Click to view network image

Benchmark Networks

  • 1ramp: A minimal linear freeway with a single on-/off-ramp — ideal for validating model logic.
  • 2corridor: A one-way corridor with multiple ramps and OD overlaps — tests flow propagation handling.
  • 3junction: A freeway junction with intersecting flows — tests handling of merging, congestion, and flow splits.
  • 4smallRegion: A compact region with multiple corridors and junctions — emphasizes spatial interaction.
  • 5fullRegion: A full-scale metropolitan freeway system — challenges scalability and generalization.

Optimization Methods 🎯

This benchmark supports the following OD estimation strategies:

  • SPSA: Simultaneous Perturbation Stochastic Approximation
  • Vanilla BO: Bayesian Optimization with standard GP
  • SAASBO: Sparse Axis-Aligned Subspace Bayesian Optimization
  • TuRBO: Trust Region Bayesian Optimization

Data repository

The dataset is also included in this repository: https://github.com/UMN-Choi-Lab/BO4Mob_dataset


⚙️ Installation

You can install and run this project using one of the following environments:

🐳 Docker (Recommended) This is the easiest and most reproducible way to run the benchmark.

🛠️ Step-by-Step

  1. Pull the Docker image from Docker Hub

    docker pull choisumn/bo4mob
  2. Run the Docker container

    docker run -it --name container_name choisumn/bo4mob

    Attach to the running container and go to the /app directory.

  3. Initialize submodules (if needed)

    When you run the docker container, SUMO is automatically installed. If the submodule does not work, run the following code:

    git submodule init
    git submodule update  
  4. Initialize submodules (if needed)

    You can verify the default installation path by running:

    which sumo

    This should return the path /opt/sumo-1.12/bin/sumo.

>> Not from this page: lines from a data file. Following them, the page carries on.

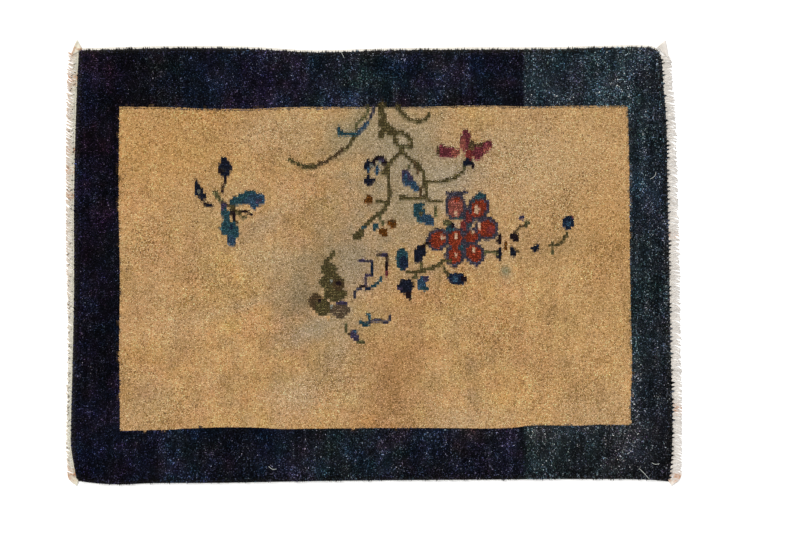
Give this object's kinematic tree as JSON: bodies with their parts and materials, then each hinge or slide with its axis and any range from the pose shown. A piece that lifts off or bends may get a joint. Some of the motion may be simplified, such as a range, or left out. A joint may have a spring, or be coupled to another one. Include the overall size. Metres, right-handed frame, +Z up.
{
  "type": "peking rug",
  "caption": "Small hand-knotted wool rug lying flat, with a dark border, a plain field with flower sprays, and short cotton fringes.",
  "frame": {"origin": "on the floor, at the middle of the length over the fringes and of the width over the corner tufts", "axes": "+X along the warps, from one fringe to the other; +Y across the warps, to the edge where the branches start; +Z up out of the pile"},
  "size_m": [0.882, 0.64, 0.0107],
  "materials": {
    "wool_pile": "cut wool pile, camel field inside a navy border",
    "cotton_warp": "plied undyed cotton, a little stained"
  },
  "bodies": {
    "root": {"rug": "wool_pile", "fringe_left": "cotton_warp", "fringe_right": "cotton_warp"}
  },
  "joints": []
}
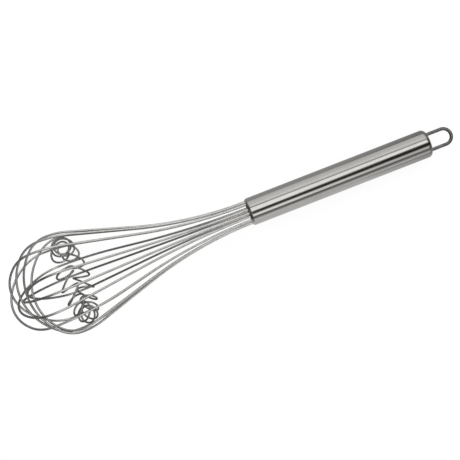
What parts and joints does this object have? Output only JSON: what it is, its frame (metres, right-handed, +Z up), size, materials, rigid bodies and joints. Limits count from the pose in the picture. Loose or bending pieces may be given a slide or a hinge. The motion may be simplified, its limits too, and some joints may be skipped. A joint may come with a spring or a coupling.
{
  "type": "dough whisk",
  "caption": "Stainless steel balloon whisk with a loose coiled wire ring inside its balloon, a round tube handle and a wire hanging loop, lying at rest.",
  "frame": {"origin": "on the table under the middle of the whisk, which lies on its two lowest legs and the rear edge of its handle", "axes": "+X from the tip of the balloon towards the hanging loop, along the table; +Z up from the table"},
  "size_m": [0.3324, 0.0732, 0.0729],
  "materials": {
    "handle_steel": "satin polished",
    "wire_steel": "polished wire",
    "coil_steel": "drawn wire",
    "plug_resin": "matt"
  },
  "bodies": {
    "whisk": {"handle_tube": "handle_steel", "wire_plug": "plug_resin", "rear_cap": "handle_steel", "hanging_loop": "wire_steel", "balloon_wire_1": "wire_steel", "balloon_wire_2": "wire_steel", "balloon_wire_3": "wire_steel", "balloon_wire_4": "wire_steel", "balloon_wire_5": "wire_steel", "balloon_wire_6": "wire_steel", "balloon_wire_7": "wire_steel", "balloon_wire_8": "wire_steel"},
    "coil_ring": {"coil_ring": "coil_steel"}
  },
  "joints": [
    {"name": "coil_ring_slide", "type": "slide", "parent": "whisk", "child": "coil_ring", "axis": [-0.9953, 0, 0.0971], "range_m": [0, 0.0115]}
  ]
}
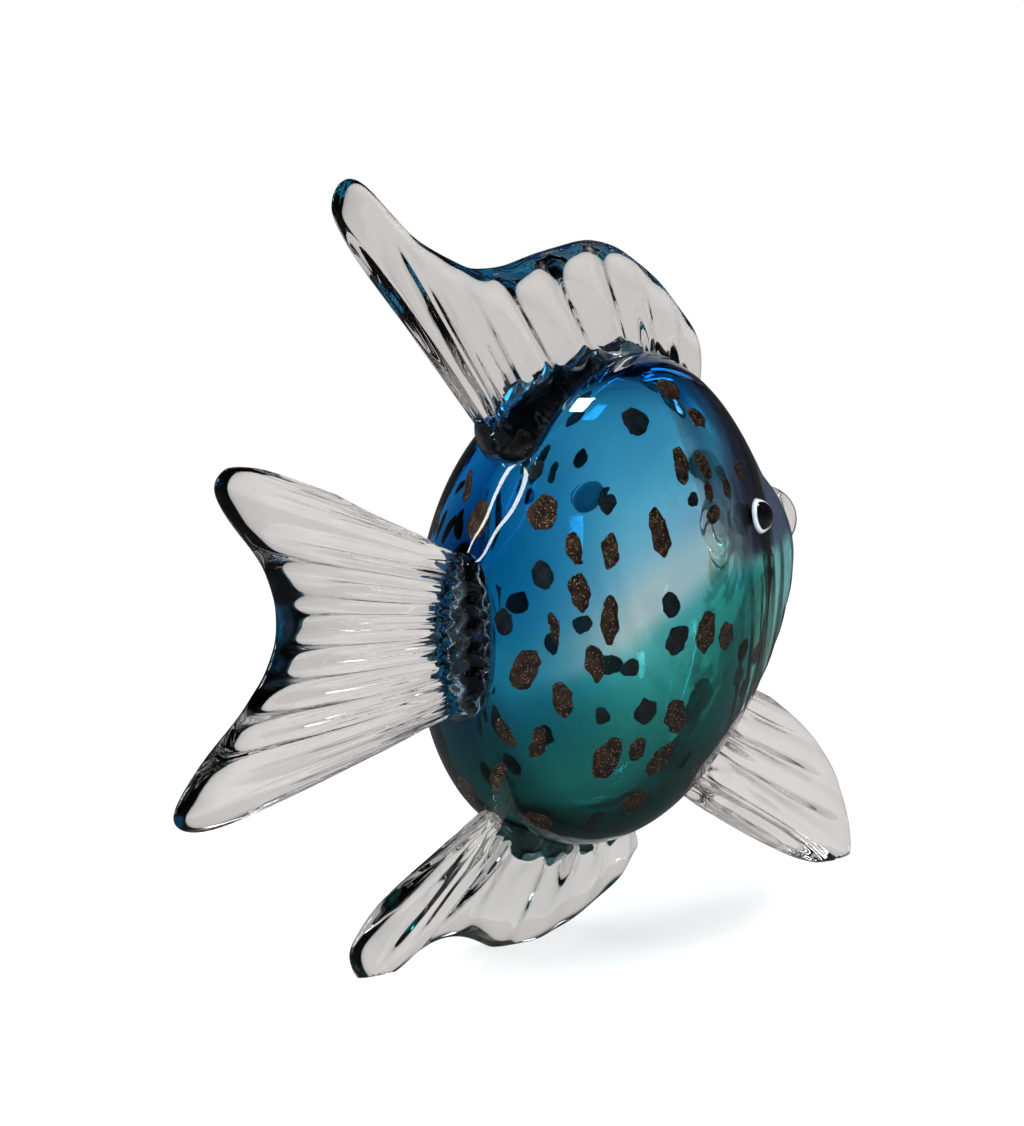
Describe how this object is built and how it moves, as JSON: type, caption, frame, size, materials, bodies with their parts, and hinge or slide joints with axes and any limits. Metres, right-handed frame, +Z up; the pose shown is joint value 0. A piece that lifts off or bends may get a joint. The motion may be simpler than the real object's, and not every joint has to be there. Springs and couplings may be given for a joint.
{
  "type": "fish figurine",
  "caption": "Hot-worked glass fish with a hollow cased body, pressed-in metallic chips, ribbed clear fins and a forked tail, standing on its lower fins.",
  "frame": {"origin": "on the ground, under the middle of the fish's bounding box", "axes": "+X towards the nose, along the fish; +Y towards its left flank; +Z up, with the ground the fish stands on at Z = 0"},
  "size_m": [0.2438, 0.0742, 0.188],
  "materials": {
    "clear_glass": "polished clear glass",
    "blue_glass": "translucent blue glass",
    "teal_glass": "translucent teal glass",
    "copper_chip": "metallic brown glass with copper grains",
    "dark_chip": "near-black glass",
    "white_glass": "opaque white glass",
    "black_glass": "opaque black glass"
  },
  "bodies": {
    "root": {"clear_casing": "clear_glass", "blue_layer": "blue_glass", "teal_layer": "teal_glass", "inner_bubble": "clear_glass", "copper_chips": "copper_chip", "dark_chips": "dark_chip", "dorsal_fin": "clear_glass", "tail_fin": "clear_glass", "anal_fin": "clear_glass", "front_fin": "clear_glass", "lips": "clear_glass", "right_eye_white": "white_glass", "left_eye_white": "white_glass", "right_pupil": "black_glass", "left_pupil": "black_glass"}
  },
  "joints": []
}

🐧 Linux (Manual setup) Follow this guide if you want to run outside Docker on Ubuntu or similar distributions.

🛠️ Step-by-Step

  • This guide outlines how to set up the environment and build the project on Ubuntu 22.04 with Python 3.10.
  1. System update & Python installation

    sudo apt update && sudo apt upgrade -y
    sudo apt install -y python3 python3-pip
  2. Install required system libraries

      sudo apt install -y \
          bash \
          curl \
          vim \
          git \
          cmake \
          g++ \
          build-essential \
          libxerces-c-dev \
          libfox-1.6-dev \
          libgdal-dev \
          libproj-dev \
          libgl2ps-dev \
          libsqlite3-dev \
          python3-dev
  3. Clone the project repository

      git clone https://github.com/UMN-Choi-Lab/BO4Mob.git
      cd bo-urbanmobility-test
  4. Install Python dependencies

      pip install --no-cache-dir -r requirements.txt
  5. Install and build SUMO

  • Initialize submodules:
      git submodule init
      git submodule update 
  • Build SUMO:
      cd sumo/build
      cmake -DCMAKE_INSTALL_PREFIX=/opt/sumo-1.12 ..
      make -j$(nproc)
      sudo make install
  • Set environment variables:
      echo 'export SUMO_HOME=/opt/sumo-1.12/share/sumo' >> ~/.bashrc
      echo 'export PATH=$PATH:/opt/sumo-1.12/bin' >> ~/.bashrc
      source ~/.bashrc
  1. (Optional) If python Command Is Not Recognized
  • If python is not mapped to python3, create the alias manually:
      sudo update-alternatives --install /usr/bin/python python /usr/bin/python3 1
  1. Done
  • You can now run and test your project. To verify SUMO installation:
    which sumo
    This should return the path /opt/sumo-1.12/bin/sumo.
🪟 Windows (Manual setup) Follow these steps to set up and run the benchmark on Windows without using Docker.

🛠️ Step-by-Step

  1. Check Your Python Version
  • Make sure you have Python 3.10 installed.
  • To verify your Python version, run:
    python --version
  1. Download SUMO Version 1.12.0
  • Visit https://sumo.dlr.de/releases/1.12.0/
  • Download either sumo-win64-1.12.0.msi
  • During installation:
    • Note the installation path (e.g., C:\Program Files (x86)\Eclipse\Sumo\)
    • Make sure to check the option: "Set SUMO_HOME and adapt PATH and PYTHONPATH"
  1. Clone the repository

    git clone https://github.com/UMN-Choi-Lab/BO4Mob.git
  2. Install Python dependencies

  • Navigate to the project folder and install required packages:

    pip install -r requirements.txt
  1. Run a code
  • You're now ready to run the code within the cloned repository.

📂 Project Structure

Click to expand directory overview
  • src/ : Source code for running simulations and optimization (includes models, simulation logic, and optimization strategies)
  • output/ : Simulation and optimization results, including logs, figures, and route files
  • network/ : SUMO network files (net.xml, taz.xml, od.xml, etc.) for each scenario
  • sensor_data/ : Ground-truth sensor measurements used for evaluation
  • config/ : JSON configuration files defining each experiment setup
  • od_for_single_run/ : OD vectors for single-run simulations and input templates
  • visualization/ : Tools for SUMO GUI-based visualization and analysis notebooks
  • requirements.txt : List of required Python packages
  • README.md : Main documentation for the repository

🚀 How to Run

This project supports two main execution modes:

Single OD Run — Run a simulation using a manually defined OD vector and evaluate the result by comparing it to ground-truth sensor measurements.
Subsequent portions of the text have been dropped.